I attended OCMS with the express purpose to watch their opening act, The Lumineers.  I love me some Bluegrass OCMS, but I had really been into The Lumineers all summer and they were finally coming to Boston!! To open for The Lumineers we were introduced to The Milk Carton Kids.  A quirky pair of guys from LA that played two acoustic guitars who had killer dead pan personalities.  I love dry humor and just complete dead pan humor, so their banter with the crowd was really spot on for me.  The crowd really loved them, too, at the House of Blues.  It was a perfect setting for them, not too huge, but big enough and still small enough to stay intimate.  Their ability to harmonize was something that I couldn't, and still can't, get over.  You couldn't hear who's voice was who's, it was really perfect.  I became an instant fan and immediately went home to download some tunes.  At their website you can download their albums for free, or you can get them on iTunes, I really suggest giving them a listen.  As for The Lumineers, they were PERFECT. I couldn't get over how great they were live, and I vowed that the next time they came around I would absolutely go see them again.  "Ho Hey" and "Big Parade" were pulled off flawlessly with crowd involvement and also band involvement.  It was obvious that this Denver based band had fans in Boston!

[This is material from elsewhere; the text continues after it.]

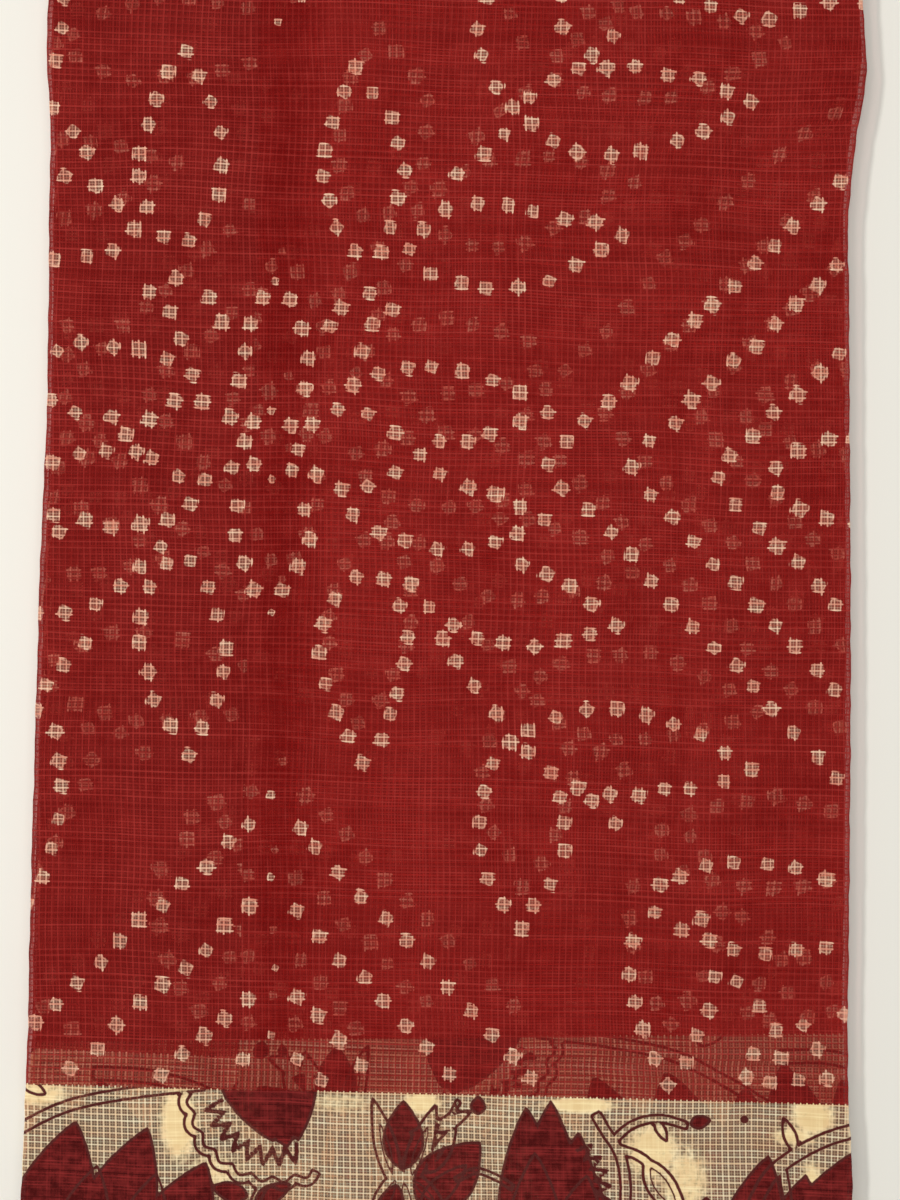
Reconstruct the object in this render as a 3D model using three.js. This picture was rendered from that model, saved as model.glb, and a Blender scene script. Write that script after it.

An evening with The Avett Brothers, I'm not even sure that I can wrap my head around that show even a week and a half later.  The first time I had listened to them was when "If it's the Beaches" had come out around late 2008. Then, thank you iTunes and NPR All Songs Considered, I heard  them on  a podcast live from the Newport Folk Festival from 2009 and was really intrigued by their singing voices, or yelling/harmonizing that they were able to accomplish live.  I've been a long time fan of The Avett Brothers and have been really amazed at how far they've come.  It's a pretty incredible time for the banjo right now, so this folk revival is really working in their favor.  The best part is that they aren't even really that folky, they're more of a rock group.  The most folk-like aspect to them, in my opinion, is their ability to tell a story in every single song that they create and play. Scott and Seth Avett have really mastered the ability to relate to people, mostly because everytime one hears a song, they can immediately understand where that song is coming from.  Whether it be a really simple song like "January Wedding," where Seth sweetly sings about he love of his life, or "Distraction #74," where Seth and Scott harmonously weave their voices in and out of each other's while still keeping the song steeped in the more rock/aggressive voices that they are known for at their shows.  I'm pretty sure, if memory serves me, they started the set with "Paranoia in B Major" and continued to include "When I drink" "Salina" "Shame" "Down with the Shine" "Will You Return" "Head Full of Doubt/Road Full of Promises," just to name a few.  Obviously this was a show for their most recent album that had just been release earlier this month entitled "The Once and Future Carpenter."  For two and a half hours straight I was immersed in the Brothers Avett and wished that it could have been for longer.  No opener was needed, at 7:45pm they came onto the stage to raucous applause and left at 10:30pm to chants for more.  I've never been to a concert like that, it was incredible.